Each line of the material below that holds the word "Blender" needs to be copied.

Records contained in a dataset:

(begin)

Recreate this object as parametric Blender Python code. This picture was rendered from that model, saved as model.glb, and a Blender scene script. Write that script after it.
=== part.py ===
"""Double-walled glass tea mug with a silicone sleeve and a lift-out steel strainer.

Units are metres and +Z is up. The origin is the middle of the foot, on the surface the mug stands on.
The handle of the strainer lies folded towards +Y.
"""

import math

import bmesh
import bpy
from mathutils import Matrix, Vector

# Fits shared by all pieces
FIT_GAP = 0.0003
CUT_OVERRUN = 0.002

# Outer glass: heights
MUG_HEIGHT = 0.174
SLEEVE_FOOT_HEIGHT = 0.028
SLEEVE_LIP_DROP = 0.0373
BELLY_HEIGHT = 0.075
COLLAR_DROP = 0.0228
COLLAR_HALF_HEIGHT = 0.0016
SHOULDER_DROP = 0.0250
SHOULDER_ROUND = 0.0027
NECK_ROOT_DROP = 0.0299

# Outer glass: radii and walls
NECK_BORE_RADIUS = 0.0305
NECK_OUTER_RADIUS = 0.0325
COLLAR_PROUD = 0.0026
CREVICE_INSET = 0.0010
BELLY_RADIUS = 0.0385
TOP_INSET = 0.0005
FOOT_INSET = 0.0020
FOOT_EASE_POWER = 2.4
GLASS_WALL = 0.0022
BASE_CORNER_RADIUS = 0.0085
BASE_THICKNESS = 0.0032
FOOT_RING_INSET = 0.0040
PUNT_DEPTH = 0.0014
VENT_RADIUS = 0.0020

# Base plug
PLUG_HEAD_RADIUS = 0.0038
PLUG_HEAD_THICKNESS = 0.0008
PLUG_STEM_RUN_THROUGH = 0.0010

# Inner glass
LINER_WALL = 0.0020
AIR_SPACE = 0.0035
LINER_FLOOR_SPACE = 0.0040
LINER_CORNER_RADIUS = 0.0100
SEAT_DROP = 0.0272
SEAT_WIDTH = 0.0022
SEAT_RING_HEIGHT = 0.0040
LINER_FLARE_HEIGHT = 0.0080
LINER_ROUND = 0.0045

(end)
(begin)

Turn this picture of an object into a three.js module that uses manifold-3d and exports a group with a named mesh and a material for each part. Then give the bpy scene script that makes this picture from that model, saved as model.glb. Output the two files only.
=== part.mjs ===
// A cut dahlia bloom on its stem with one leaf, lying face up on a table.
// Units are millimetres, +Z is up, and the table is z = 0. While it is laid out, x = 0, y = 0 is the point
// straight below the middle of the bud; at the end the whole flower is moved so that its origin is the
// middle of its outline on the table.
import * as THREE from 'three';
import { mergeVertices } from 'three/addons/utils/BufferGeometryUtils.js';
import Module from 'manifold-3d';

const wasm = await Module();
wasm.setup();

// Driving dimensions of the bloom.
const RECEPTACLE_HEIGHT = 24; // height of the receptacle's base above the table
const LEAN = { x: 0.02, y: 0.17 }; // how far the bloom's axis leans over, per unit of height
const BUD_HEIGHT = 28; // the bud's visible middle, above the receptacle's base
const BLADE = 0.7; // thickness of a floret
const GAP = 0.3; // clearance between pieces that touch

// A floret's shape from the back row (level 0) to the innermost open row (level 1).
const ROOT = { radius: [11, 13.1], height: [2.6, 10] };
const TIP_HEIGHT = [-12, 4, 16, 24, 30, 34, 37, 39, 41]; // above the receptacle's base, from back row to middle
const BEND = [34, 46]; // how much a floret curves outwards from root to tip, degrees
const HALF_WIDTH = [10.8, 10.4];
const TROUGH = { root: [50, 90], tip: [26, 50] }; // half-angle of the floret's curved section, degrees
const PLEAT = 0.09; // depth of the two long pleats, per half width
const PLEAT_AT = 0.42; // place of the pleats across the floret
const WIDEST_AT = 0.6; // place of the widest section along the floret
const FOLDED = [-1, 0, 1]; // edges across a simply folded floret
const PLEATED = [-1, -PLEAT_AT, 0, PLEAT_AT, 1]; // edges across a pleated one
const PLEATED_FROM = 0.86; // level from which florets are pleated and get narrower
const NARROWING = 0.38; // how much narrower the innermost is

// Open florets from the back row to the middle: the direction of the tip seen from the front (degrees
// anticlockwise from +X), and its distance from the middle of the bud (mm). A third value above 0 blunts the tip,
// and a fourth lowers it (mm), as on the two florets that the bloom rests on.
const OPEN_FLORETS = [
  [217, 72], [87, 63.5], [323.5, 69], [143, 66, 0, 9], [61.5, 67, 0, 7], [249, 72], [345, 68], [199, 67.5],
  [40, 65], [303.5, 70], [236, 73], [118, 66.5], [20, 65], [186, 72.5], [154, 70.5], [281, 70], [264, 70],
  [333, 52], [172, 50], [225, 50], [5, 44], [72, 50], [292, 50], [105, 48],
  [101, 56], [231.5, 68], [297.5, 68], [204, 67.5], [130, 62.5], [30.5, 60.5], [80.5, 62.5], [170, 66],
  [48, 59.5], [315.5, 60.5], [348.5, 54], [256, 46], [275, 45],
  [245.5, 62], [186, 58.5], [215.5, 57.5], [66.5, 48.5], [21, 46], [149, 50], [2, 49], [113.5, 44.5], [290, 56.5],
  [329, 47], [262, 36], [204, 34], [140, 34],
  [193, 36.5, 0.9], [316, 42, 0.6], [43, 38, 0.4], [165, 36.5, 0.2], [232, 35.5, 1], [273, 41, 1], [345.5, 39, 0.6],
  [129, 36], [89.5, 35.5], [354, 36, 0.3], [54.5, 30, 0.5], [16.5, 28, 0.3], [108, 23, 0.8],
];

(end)
(begin)

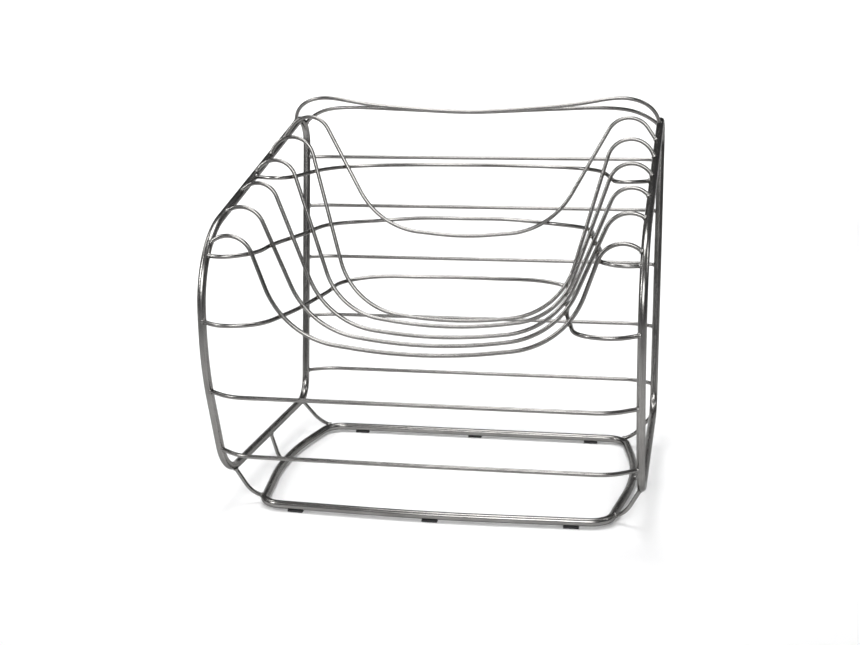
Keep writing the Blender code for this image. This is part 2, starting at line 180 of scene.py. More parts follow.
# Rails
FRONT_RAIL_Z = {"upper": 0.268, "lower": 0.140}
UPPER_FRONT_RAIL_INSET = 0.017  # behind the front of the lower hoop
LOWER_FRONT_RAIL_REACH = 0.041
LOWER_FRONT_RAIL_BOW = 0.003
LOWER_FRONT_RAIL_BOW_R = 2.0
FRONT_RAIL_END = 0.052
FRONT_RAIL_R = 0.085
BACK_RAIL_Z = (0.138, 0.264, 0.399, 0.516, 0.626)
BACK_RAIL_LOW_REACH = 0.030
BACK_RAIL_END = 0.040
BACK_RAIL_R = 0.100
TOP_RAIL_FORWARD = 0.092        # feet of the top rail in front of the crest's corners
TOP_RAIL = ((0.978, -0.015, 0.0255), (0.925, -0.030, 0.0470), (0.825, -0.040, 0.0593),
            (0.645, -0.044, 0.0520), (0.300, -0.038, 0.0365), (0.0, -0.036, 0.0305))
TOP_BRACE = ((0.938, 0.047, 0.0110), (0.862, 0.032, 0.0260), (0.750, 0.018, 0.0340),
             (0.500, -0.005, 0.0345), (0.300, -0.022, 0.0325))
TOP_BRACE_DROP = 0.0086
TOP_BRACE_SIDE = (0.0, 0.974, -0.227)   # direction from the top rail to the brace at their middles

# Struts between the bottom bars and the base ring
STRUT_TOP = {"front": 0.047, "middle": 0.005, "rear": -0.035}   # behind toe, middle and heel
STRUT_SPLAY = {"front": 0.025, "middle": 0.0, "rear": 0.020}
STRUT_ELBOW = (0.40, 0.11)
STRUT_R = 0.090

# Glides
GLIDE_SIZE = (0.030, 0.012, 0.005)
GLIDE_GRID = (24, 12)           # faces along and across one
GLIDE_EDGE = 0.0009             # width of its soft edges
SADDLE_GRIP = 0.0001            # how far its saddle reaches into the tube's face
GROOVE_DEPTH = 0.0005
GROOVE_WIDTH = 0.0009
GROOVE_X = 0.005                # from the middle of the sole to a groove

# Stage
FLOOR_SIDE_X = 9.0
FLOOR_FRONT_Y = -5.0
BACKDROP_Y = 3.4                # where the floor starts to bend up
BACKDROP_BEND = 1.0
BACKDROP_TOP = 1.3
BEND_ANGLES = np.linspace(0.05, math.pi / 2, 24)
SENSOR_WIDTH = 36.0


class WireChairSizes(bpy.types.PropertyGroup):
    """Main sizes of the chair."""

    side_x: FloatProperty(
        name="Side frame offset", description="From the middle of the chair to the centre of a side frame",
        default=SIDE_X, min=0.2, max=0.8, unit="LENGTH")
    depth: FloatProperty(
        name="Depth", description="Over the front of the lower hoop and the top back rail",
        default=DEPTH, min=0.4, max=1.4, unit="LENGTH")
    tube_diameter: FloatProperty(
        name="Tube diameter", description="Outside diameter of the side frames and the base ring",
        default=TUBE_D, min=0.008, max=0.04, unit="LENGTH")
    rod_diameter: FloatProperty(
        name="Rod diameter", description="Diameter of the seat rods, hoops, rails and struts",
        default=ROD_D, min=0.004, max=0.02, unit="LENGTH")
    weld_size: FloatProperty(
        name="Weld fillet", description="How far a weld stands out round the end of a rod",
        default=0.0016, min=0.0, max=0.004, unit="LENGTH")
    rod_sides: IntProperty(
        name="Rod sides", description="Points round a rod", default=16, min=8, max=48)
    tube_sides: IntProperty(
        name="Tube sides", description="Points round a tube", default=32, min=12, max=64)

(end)

REPLY:
Recreate this object as parametric Blender Python code. This picture was rendered from that model, saved as model.glb, and a Blender scene script. Write that script after it.
Keep writing the Blender code for this image. This is part 2, starting at line 180 of scene.py. More parts follow.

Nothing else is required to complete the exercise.